I like how easy it is to browse through other people's solutions and find neat
tricks or ask for explanations on parts of code you don't understand. From my
experience people will gladly reply with helpful answers.

It's also a cool way to be exposed to some lesser known mathematical concepts
or problems that often make it into the questions.

------
srirangr
I keep practicing on
[https://www.interviewbit.com](https://www.interviewbit.com). Although it's
meant for interviews, the quality of problems is really high. The whole site
is gamified and the point system maintains an urgency to solve problems and
makes problem solving fun.

------
milkcircle
Project Euler [https://projecteuler.net](https://projecteuler.net)

------
nailuj
I like [https://www.codingame.com/](https://www.codingame.com/)

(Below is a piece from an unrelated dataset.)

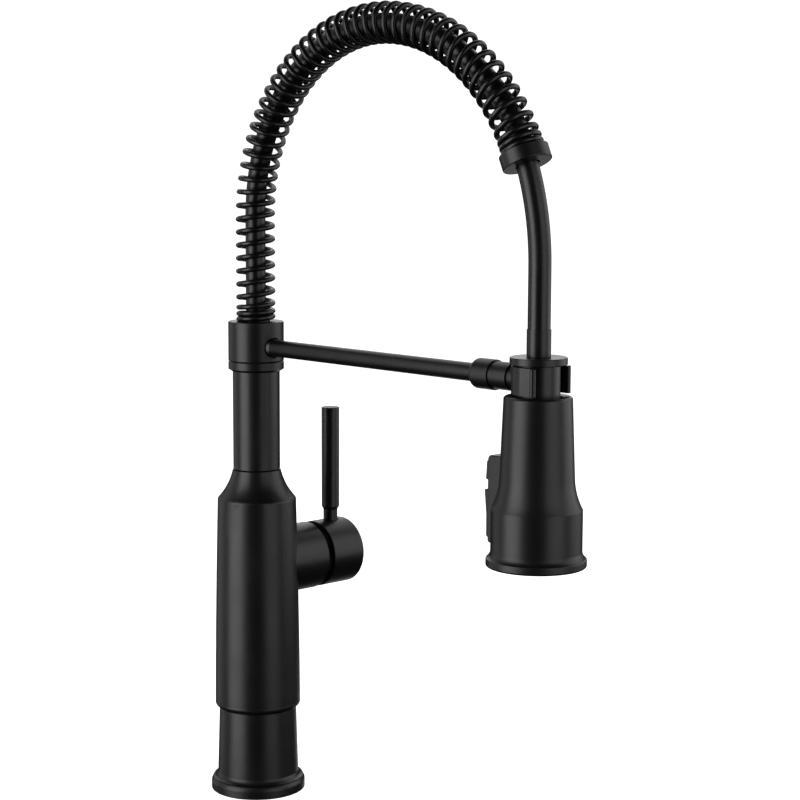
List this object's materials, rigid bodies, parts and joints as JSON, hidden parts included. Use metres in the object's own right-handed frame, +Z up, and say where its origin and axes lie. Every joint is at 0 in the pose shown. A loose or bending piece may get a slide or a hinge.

It has a very playful presentation and progress system, the challenges are
nice and the solution steps usually can be visualized well. Also supports a
lot of languages.

------
takyons0
CodeCademy is great for picking up Python/random tools. Great interactive
exercises.

For Full-Stack Web Dev: freeCodeCamp teaches quite a bit. App Academy recently
opened their entire curriculum online for free, which also might be worth
checking out.

Interviews - LeetCode

------
yumraj
[https://exercism.io](https://exercism.io)

------
khaki54
[https://screeps.com/](https://screeps.com/) You can use javascript, c/c++ or
Rust to play an MMO sandbox game where you program your units' AI.

------
stuxnet79
firecode.io is my favorite by far, but I'm afraid of it's future as it's been
in beta for years and the site has frequent outages. Also I wish they had as
many questions as leetcode.

------
charsovietique
I enjoy codeforces. The interface is a bit retro but it grows on you. Problems
are pretty challenging and you can see other’s solutions from past contests.

------
wglb
[http://www.arrl.org/w1aw-operating-schedule](http://www.arrl.org/w1aw-
operating-schedule)

------
cweagans
exercism.io has been pretty high quality every time I've looked at it. They
also support a wide range of languages.

------
nefter
Freecodecamp.com

------
itronitron
codepen.io

------
gaius
Kaggle